==== MATERIAL
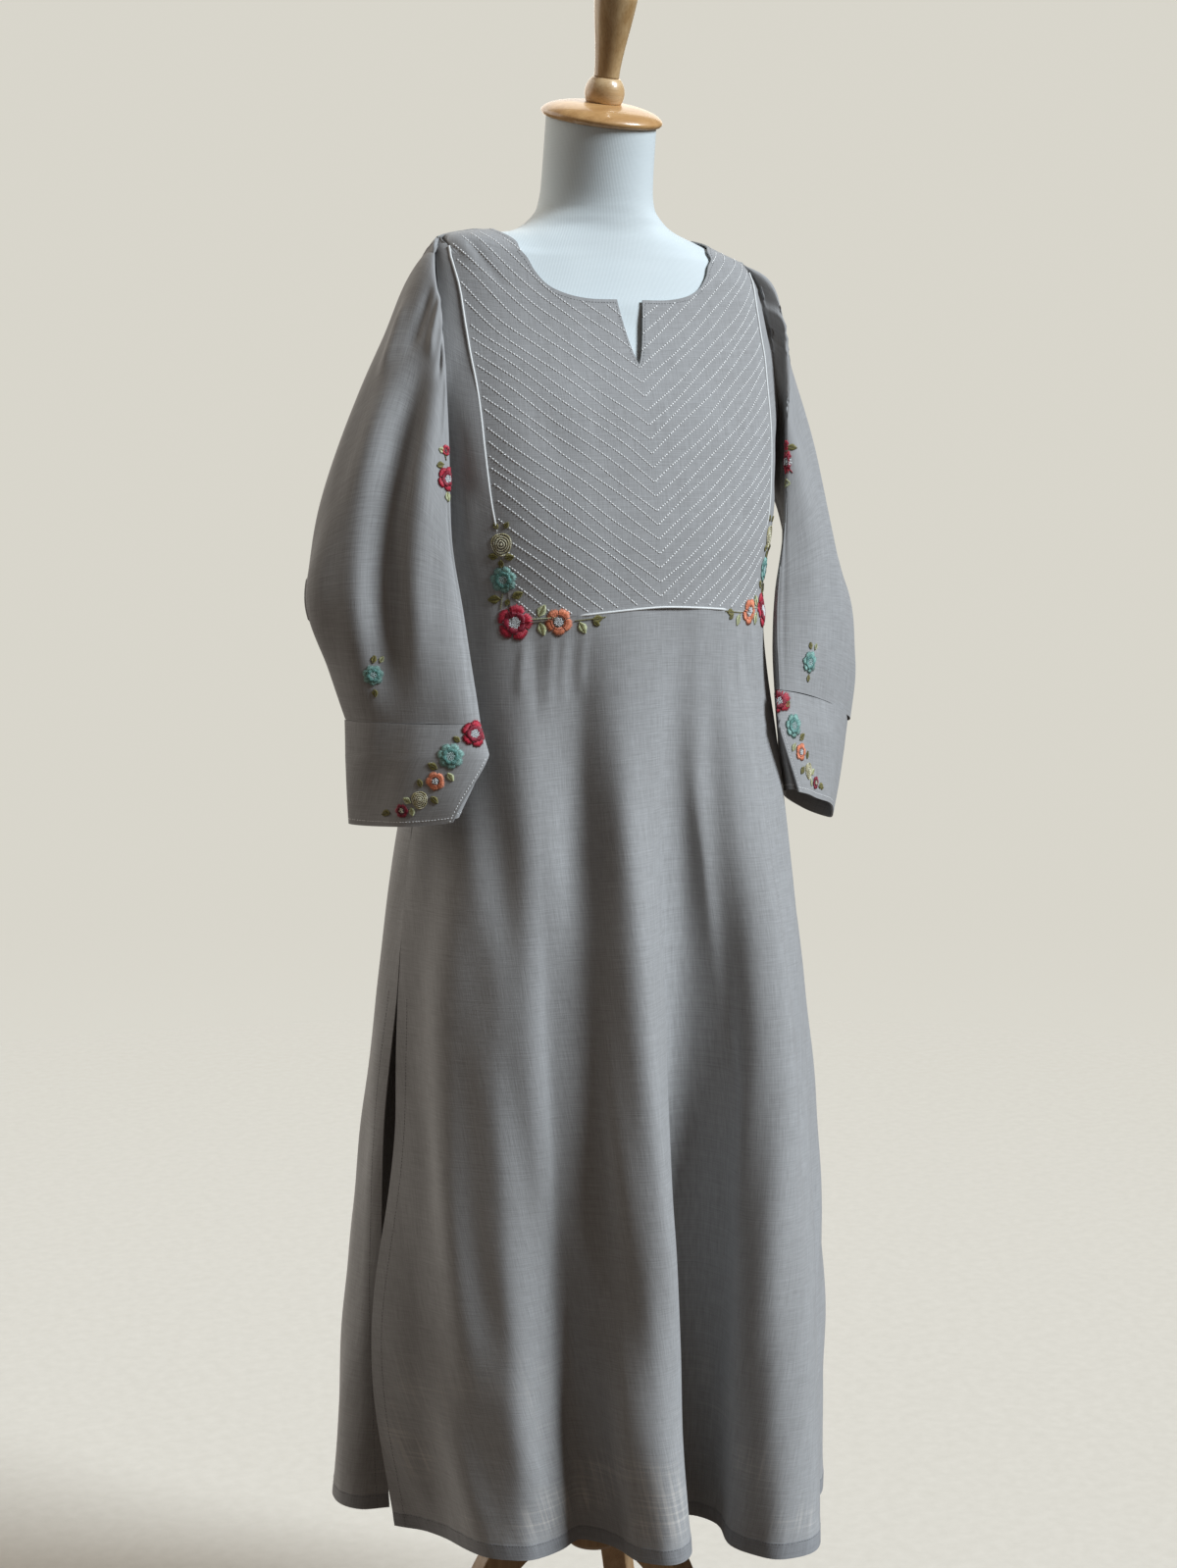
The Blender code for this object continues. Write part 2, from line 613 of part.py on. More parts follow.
def armhole_ring():
    """The sleeve's first ring, just outside the armhole's edge: from the tip round by the front."""
    front = [body(*spot) + outward(body, *spot) * 1.5 * SEAM_GAP for spot in FRONT_ARMHOLE[::-1]]
    back = [body_back(*spot) + outward(body_back, *spot) * -1.5 * SEAM_GAP for spot in BACK_ARMHOLE]
    return np.array(front + back[1:-1])


RING_ANGLES = np.linspace(0, 2 * math.pi, 2 * (ARMHOLE_ROWS + 1) + 1)[:-1]


def make_sleeve(name, table, left, material):
    """A sleeve that hangs empty and flattened, from the armhole to the cuff's seam."""
    sections = [armhole_ring()] + [ring_points(ring, RING_ANGLES) for ring in table]
    curves = [rounded([part[k] for part in sections], SLEEVE_SPANS) for k in range(len(RING_ANGLES))]
    grid = np.array(curves).transpose(1, 0, 2)
    for row in grid[1:]:
        for k, point in enumerate(row):
            row[k] = clear_of_body(point, SLEEVE_CLEARANCE)
    if left:
        return wall(loft(name, [grid], material, round_it=True), CLOTH)
    return wall(loft(name, [mirrored(grid)], material, round_it=True), CLOTH)


def make_cuff(name, table, left, material):
    """A doubled cuff whose two ends cross at the front fold. The outer one is cut away as a petal."""
    rings = rounded(np.array(table).reshape(len(table), -1), 3).reshape(-1, 4, 3)
    grid = []
    for ring, fall in zip(rings, np.linspace(0, 1, len(rings))):
        start = math.radians(62 - 36 * fall)
        end = math.radians(360 + 88 - 46 * max((fall - PETAL_TOP) / (1 - PETAL_TOP), 0) ** 0.8)
        row = ring_points(ring, np.linspace(start, end, CUFF_COLUMNS + 1))
        # The outer end lies over the inner one by a wall and a gap, and stands off below the notch.
        lift = 0.0026 + 0.0030 * min(fall / PETAL_TOP, 1)
        offset = (row - row.mean(axis=0)) * (1, 1, 0)
        offset /= np.linalg.norm(offset, axis=1, keepdims=True)
        spread = lift * np.linspace(0, 1, CUFF_COLUMNS + 1) ** 2
        row = row + offset * spread[:, None]
        grid.append([clear_of_body(point, SLEEVE_CLEARANCE + over) for point, over in zip(row, spread)])
    grid = np.array(grid)
    if left:
        return wall(loft(name, [grid], material), CUFF_CLOTH)
    return wall(loft(name, [mirrored(grid)], material), CUFF_CLOTH)


def make_piping(name, spots, material):
    """A white cord along a seam of the yoke, which lies on the cloth."""
    line = bpy.data.curves.new(name, "CURVE")
    line.dimensions = "3D"
    line.bevel_depth = PIPING_RADIUS
    line.bevel_resolution = 1
    line.use_fill_caps = True
    spline = line.splines.new("POLY")
    spline.points.add(len(spots) - 1)
    for point, (angle, height) in zip(spline.points, spots):
        place = body(angle, height) + outward(body, angle, height) * (PIPING_RADIUS + 2 * SEAM_GAP)
        point.co = (*settled(place), 1)
    return new_object(name, line, material)


def make_pipings(material):
    side = yoke_seam()
    side[0, 1] += 2.5 * PIPING_RADIUS
    make_piping("piping_left", side, material)
    make_piping("piping_right", side * (-1, 1), material)
    shares = np.linspace(-CORNER_SHARE, CORNER_SHARE, 2 * YOKE_COLUMNS + 1)
    heights = [yoke_edge_height(share) for share in shares]
    make_piping("piping_bottom", [(share_angle(s, z), z) for s, z in zip(shares, heights)], material)


def make_kurta():
    linen = finish("Grey linen", (0.33, 0.335, 0.34), 0.9)
    make_front(linen)
    make_yoke("yoke_right", False, linen)
    make_yoke("yoke_left", True, linen)
    make_back(linen)
    make_sleeve("sleeve_right", RIGHT_SLEEVE, False, linen)
    make_sleeve("sleeve_left", LEFT_SLEEVE, True, linen)
    make_cuff("cuff_right", RIGHT_CUFF, False, linen)
    make_cuff("cuff_left", LEFT_CUFF, True, linen)
    make_pipings(finish("White cord", (0.86, 0.86, 0.84), 0.8))


# ---------------------------------------------------------------- the dress form and its stand
def form_point(angle, height):
    """The padded form: its own torso, which rises into the bodice's inside and the neck."""
    fill = min(max((height - 1.27) / (1.34 - 1.27), 0.0), 1.0)
    fill = fill * fill * (3 - 2 * fill)
    clearance = FORM_CLEARANCE + FORM_SINK * eased(1 - abs(height - SHOULDER_TIP) / 0.03)
    inside = body(angle, height) - outward(body, angle, height) * (CLOTH + clearance)
    if height >= 1.35:
        return inside
    return oval(TORSO, angle, height) * (1 - fill) + inside * fill


def make_form():
    jersey = finish("Pale blue jersey", (0.70, 0.75, 0.77), 0.85)
    heights = (0.765, 0.775, 0.80, 0.83, 0.865, 0.905, 0.95, 0.99, 1.03, 1.065, 1.10, 1.13, 1.16, 1.185, 1.21,
               1.24, 1.27, 1.30, 1.33, 1.355, 1.378, 1.395, 1.405, 1.413, 1.419, 1.4255, 1.432, 1.440, 1.449,
               1.460, 1.476, 1.505, NECK_TOP)
    columns = np.linspace(-math.pi, math.pi, FORM_COLUMNS + 1)[:-1]
    grid = np.array([[form_point(angle, height) for angle in columns] for height in heights])
    # The neck is cut square to its lean, so its upper rows dip to the front.
    for row, share in ((-1, 1.0), (-2, 0.45), (-3, 0.10)):
        middle = grid[row].mean(axis=0)
        grid[row, :, 2] += (grid[row, :, 1] - middle[1]) * math.tan(NECK_TILT) * share
    loft("form_body", [grid], jersey, round_it=True, caps=True)


# The three turned pieces on the neck, as (radius, height over the neck) from the top down.
CAP_PROFILE = ((0.0, 0.0165), (0.018, 0.0165), (0.032, 0.0152), (0.043, 0.0128), (0.0505, 0.0098),
               (0.0550, 0.0062), (0.0558, 0.0036), (0.0542, 0.0010), (0.0515, 0.0), (0.0, 0.0))
BEAD_RADIUS, BEAD_MIDDLE, BEAD_TOP = 0.0183, 0.0085, 0.0222
HANDLE_PROFILE = ((0.0, 0.0730), (0.0178, 0.0730), (0.0196, 0.0712), (0.0192, 0.0650), (0.0173, 0.0500),
                  (0.0146, 0.0320), (0.0125, 0.0160), (0.0117, 0.0060), (0.0116, 0.0), (0.0, 0.0))

# One leg's outline, from the hub out along its top and back along its underside.
LegMark = namedtuple("LegMark", "reach height")
LEG_TOP = tuple(LegMark(*row) for row in (
    (HUB_RADIUS + SEAM_GAP, 0.238), (0.054, 0.238), (0.084, 0.217), (0.117, 0.168), (0.150, 0.108),
    (0.186, 0.052), (0.214, 0.028), (FOOT_REACH, 0.020)))
LEG_FOOT = ((FOOT_REACH, 0.0), (FOOT_REACH - 0.046, 0.0))
LEG_UNDERSIDE = tuple(LegMark(*row) for row in (
    (FOOT_REACH - 0.054, 0.003), (0.160, 0.034), (0.124, 0.088), (0.090, 0.147), (0.068, 0.169),
    (0.048, 0.176), (HUB_RADIUS + SEAM_GAP, 0.176)))


def make_stand():
    wood = finish("Light wood", (0.62, 0.36, 0.16), 0.35)
    black = finish("Black board", (0.03, 0.03, 0.03), 0.7)
    # On the neck, square to its lean
    neck_middle = np.array((0.0, -BODY[-1].lean, NECK_TOP))
    up = np.array((0.0, -math.sin(NECK_TILT), math.cos(NECK_TILT)))
    bead = [(math.sqrt(BEAD_RADIUS**2 - (height - BEAD_MIDDLE) ** 2), height)
            for height in np.linspace(BEAD_TOP, 0, 8)]
    bead = [(0.0, BEAD_TOP), *bead, (0.0, 0.0)]
    rise = SEAM_GAP
    for name, profile in (("neck_cap", CAP_PROFILE), ("finial_bead", bead), ("finial_handle", HANDLE_PROFILE)):
        piece = turned(name, profile, wood)
        piece.location = neck_middle + up * rise
        piece.rotation_euler = (NECK_TILT, 0, 0)
        rise += profile[0][1] + SEAM_GAP
    # Under the torso
    board_foot = TORSO_FOOT - SEAM_GAP - BASE_BOARD
    around = np.linspace(-math.pi, math.pi, 33)[:-1]
    board = [[oval(TORSO, angle, TORSO_FOOT) * (0.93, 0.93, 0) + (0, 0, height) for angle in around]
             for height in (board_foot, board_foot + BASE_BOARD)]
    loft("form_base", [board], black, round_it=True, caps=True)
    turned("pole", ((0.0, board_foot - SEAM_GAP), (POLE_RADIUS, board_foot - SEAM_GAP),
                    (POLE_RADIUS, HUB_TOP + SEAM_GAP), (0.0, HUB_TOP + SEAM_GAP)), wood, steps=24)
    turned("stand_hub", ((0.0, HUB_TOP), (HUB_RADIUS - 0.004, HUB_TOP), (HUB_RADIUS, HUB_TOP - 0.004),
                         (HUB_RADIUS, HUB_FOOT + 0.006), (HUB_RADIUS - 0.006, HUB_FOOT), (0.0, HUB_FOOT)),
           wood, steps=24)
    outline = [*rounded(LEG_TOP, 3), *LEG_FOOT, *rounded(LEG_UNDERSIDE, 3)]
    for number, direction in enumerate(LEG_DIRECTIONS, 1):
        make_leg(f"leg_{number}", outline, math.radians(direction), wood)


def make_leg(name, outline, direction, material):
    """A leg sawn from a board, which stands on edge and points away from the hub."""
    shape = bpy.data.curves.new(name, "CURVE")
    shape.dimensions = "2D"
    shape.fill_mode = "BOTH"
    shape.extrude = LEG_THICKNESS / 2
    spline = shape.splines.new("POLY")
    spline.points.add(len(outline) - 1)
    spline.use_cyclic_u = True
    for point, (reach, height) in zip(spline.points, outline):
        point.co = (reach, height, 0, 1)
    leg = new_object(name, shape, material)
    along = Vector((math.sin(direction), -math.cos(direction), 0))
    upright = Vector((0, 0, 1))
    leg.matrix_world = Matrix((along, upright, along.cross(upright))).transposed().to_4x4()


clear_scene()
KURTA = bpy.data.collections.new("Kurta tunic on a dress form")
bpy.context.scene.collection.children.link(KURTA)
make_kurta()
make_form()
make_stand()
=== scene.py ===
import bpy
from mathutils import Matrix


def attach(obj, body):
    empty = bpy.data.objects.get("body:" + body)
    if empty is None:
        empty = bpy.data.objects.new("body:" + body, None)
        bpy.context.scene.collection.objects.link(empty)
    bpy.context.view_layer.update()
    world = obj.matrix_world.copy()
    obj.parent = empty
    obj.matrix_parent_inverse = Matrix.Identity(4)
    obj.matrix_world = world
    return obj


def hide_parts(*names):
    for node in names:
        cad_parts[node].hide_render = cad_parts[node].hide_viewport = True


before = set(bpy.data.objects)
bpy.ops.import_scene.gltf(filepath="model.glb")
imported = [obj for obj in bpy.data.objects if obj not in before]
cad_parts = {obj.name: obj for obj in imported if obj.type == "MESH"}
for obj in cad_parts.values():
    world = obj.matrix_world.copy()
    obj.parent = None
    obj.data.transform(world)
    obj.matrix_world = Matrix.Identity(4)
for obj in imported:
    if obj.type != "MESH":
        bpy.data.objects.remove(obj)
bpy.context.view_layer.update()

import math
from collections import namedtuple

import bmesh
import bpy
import numpy as np
from mathutils import Matrix, Vector
from mathutils.bvhtree import BVHTree

# A long grey linen kurta on a padded dress form with a wooden neck cap and a tripod stand.
# Metres, +Z up. The pole stands on the origin, the front faces -Y and the wearer's right is -X.

# ================ the front panel
# The skirt's front with the two side panels that rise beside the yoke, cut in one from grey slub
# linen. It hangs from the shoulders and opens at two side slits, with a turned hem all round them.
HEM_HEIGHT = 0.224
UNDERARM = 1.235
SHOULDER_TIP = 1.411
NECK_POINT = 1.431
RIGHT_SHOULDER_LIFT = 0.016     # how much higher the cloth lies on the wearer's right shoulder
LIFT_OUT, LIFT_UP = (0.075, 0.080), (1.335, 0.070)      # where the lift begins, and over what way it grows
SLIT_TOP = 0.757
FOLD_TOP = 1.06                 # where the skirt's folds begin to show
FOLD_POWERS = {False: 1.35, True: 1.8}      # how late they deepen, on the front and on the back
YOKE_BOTTOM = 1.098             # the yoke's lower edge at the centre front
YOKE_DIP = 0.013                # how much lower its corners lie
YOKE_CORNER = 0.130             # the corners' distance from the middle
CLOTH = 0.0012                  # thickness of the linen wall
SEAM_GAP = 0.0003
SIDE_GAP = 0.0005
HEM = 0.0150                    # depth of the turned hems
FINER = 5                       # the solids' divisions are each divided into this many


def as_rows(kind, rows):
    """The rows of a table, each with its values named."""
    return tuple(kind(*row) for row in rows)


# The outside of the cloth as sections of the body, from the hem to the top of the neck.
Section = namedtuple("Section", "height half_width front back squareness lean", defaults=(0.0,))
BODY = as_rows(Section, (
    (0.224, 0.240, 0.180, 0.205, 2.0),
    (0.570, 0.220, 0.167, 0.154, 2.0),
    (0.776, 0.204, 0.149, 0.139, 2.0),
    (0.865, 0.193, 0.138, 0.134, 2.0),
    (0.950, 0.182, 0.128, 0.128, 2.0),
    (1.030, 0.173, 0.123, 0.110, 2.0),
    (1.098, 0.171, 0.120, 0.103, 2.05),
    (1.150, 0.175, 0.117, 0.105, 2.2),
    (1.204, 0.180, 0.109, 0.108, 2.4),
    (1.260, 0.184, 0.098, 0.108, 2.45),
    (1.3145, 0.185, 0.081, 0.104, 2.4),
    (1.350, 0.181, 0.070, 0.097, 2.25),
    (1.385, 0.173, 0.061, 0.086, 2.1),
    (1.400, 0.167, 0.058, 0.079, 2.0),
    (1.411, 0.158, 0.056, 0.073, 1.95),
    (1.420, 0.134, 0.055, 0.068, 1.9),
    (1.431, 0.105, 0.054, 0.062, 1.9),
    (1.440, 0.080, 0.053, 0.057, 1.9, 0.001),
    (1.448, 0.067, 0.053, 0.055, 2.0, 0.0015),
    (1.458, 0.0585, 0.0535, 0.054, 2.0, 0.002),
    (1.475, 0.0552, 0.0535, 0.0535, 2.0, 0.004),
    (1.5345, 0.0535, 0.0535, 0.0535, 2.0, 0.012),
))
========
*AIM OF THE EXERCISE:*
Reproduce the lines exactly, taking as the first line the one with "clear_scene()" and as the last line the one with "obj.parent = None", and include nothing else.

*ANSWER IN FULL:*
clear_scene()
KURTA = bpy.data.collections.new("Kurta tunic on a dress form")
bpy.context.scene.collection.children.link(KURTA)
make_kurta()
make_form()
make_stand()
=== scene.py ===
import bpy
from mathutils import Matrix


def attach(obj, body):
    empty = bpy.data.objects.get("body:" + body)
    if empty is None:
        empty = bpy.data.objects.new("body:" + body, None)
        bpy.context.scene.collection.objects.link(empty)
    bpy.context.view_layer.update()
    world = obj.matrix_world.copy()
    obj.parent = empty
    obj.matrix_parent_inverse = Matrix.Identity(4)
    obj.matrix_world = world
    return obj


def hide_parts(*names):
    for node in names:
        cad_parts[node].hide_render = cad_parts[node].hide_viewport = True


before = set(bpy.data.objects)
bpy.ops.import_scene.gltf(filepath="model.glb")
imported = [obj for obj in bpy.data.objects if obj not in before]
cad_parts = {obj.name: obj for obj in imported if obj.type == "MESH"}
for obj in cad_parts.values():
    world = obj.matrix_world.copy()
    obj.parent = None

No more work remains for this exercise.